The first is trouble regulating emotions: extreme emotional reactions, self-destructive behavior, or episodes of dissociation where you feel disconnected from yourself or your surroundings. The second is a deeply damaged self-concept, marked by persistent feelings of worthlessness, defeat, or overwhelming shame and guilt about the trauma. The third is significant difficulty maintaining close relationships and emotional intimacy.

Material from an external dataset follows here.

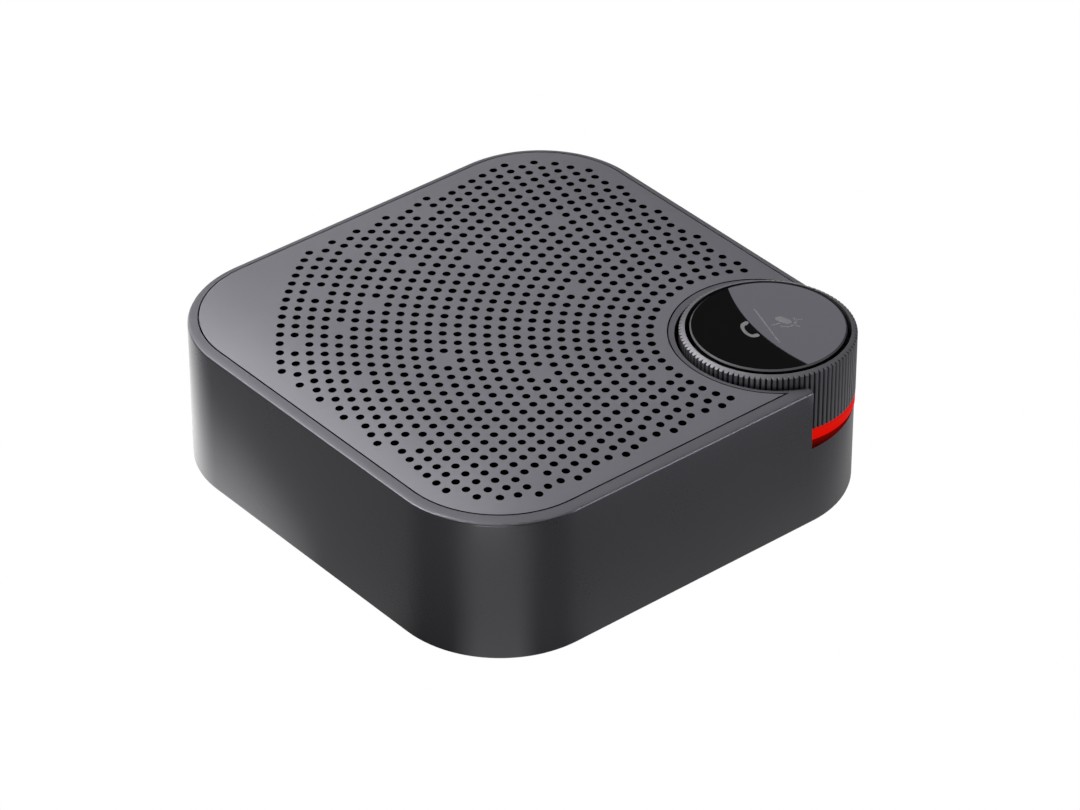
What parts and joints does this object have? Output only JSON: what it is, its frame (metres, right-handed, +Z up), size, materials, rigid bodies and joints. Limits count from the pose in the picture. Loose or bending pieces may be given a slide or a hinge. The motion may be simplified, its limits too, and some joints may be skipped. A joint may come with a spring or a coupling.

Complex PTSD is often associated with prolonged or repeated trauma, like ongoing childhood abuse or captivity, but that type of trauma isn’t technically required for the diagnosis. The distinguishing feature is the depth of disruption to your identity, emotional life, and ability to connect with others.
How PTSD Is Treated
Therapy is the front-line treatment, and it works better than medication for most people. Three specific approaches have the strongest evidence behind them: Prolonged Exposure, Cognitive Processing Therapy, and Eye Movement Desensitization and Reprocessing (EMDR). Multiple meta-analyses show that these trauma-focused therapies produce greater symptom improvement than medications, and the benefits last longer.
Prolonged Exposure works by having you gradually and safely confront trauma-related memories and situations you’ve been avoiding, which reduces their power over time. Cognitive Processing Therapy focuses on the beliefs that developed because of the trauma, things like “the world is completely dangerous” or “it was my fault,” and helps you evaluate and reshape those thoughts. EMDR uses guided eye movements while you recall the trauma, which appears to help the brain reprocess traumatic memories so they become less distressing. In head-to-head studies, these therapies perform similarly well.
Recovery Timeline
Recovery from PTSD varies enormously. Many people improve significantly with treatment within a few months. But for those with chronic PTSD, the timeline can be much longer. A 20-year study of World Trade Center responders found that among those who developed PTSD, half experienced symptom improvement over 8 to 10 years, and 76% improved over 20 years. That same study also showed that symptoms can fluctuate: 66% of those with PTSD experienced periods of worsening over the two decades.
These numbers reflect a population where treatment varied widely over time and wasn’t standardized, so they don’t represent what happens with consistent, evidence-based care. What they do illustrate is that PTSD can be a long-term condition for some people, not a simple injury that heals on a predictable schedule. The trajectory depends on the severity of the original trauma, access to effective treatment, social support, and individual biology.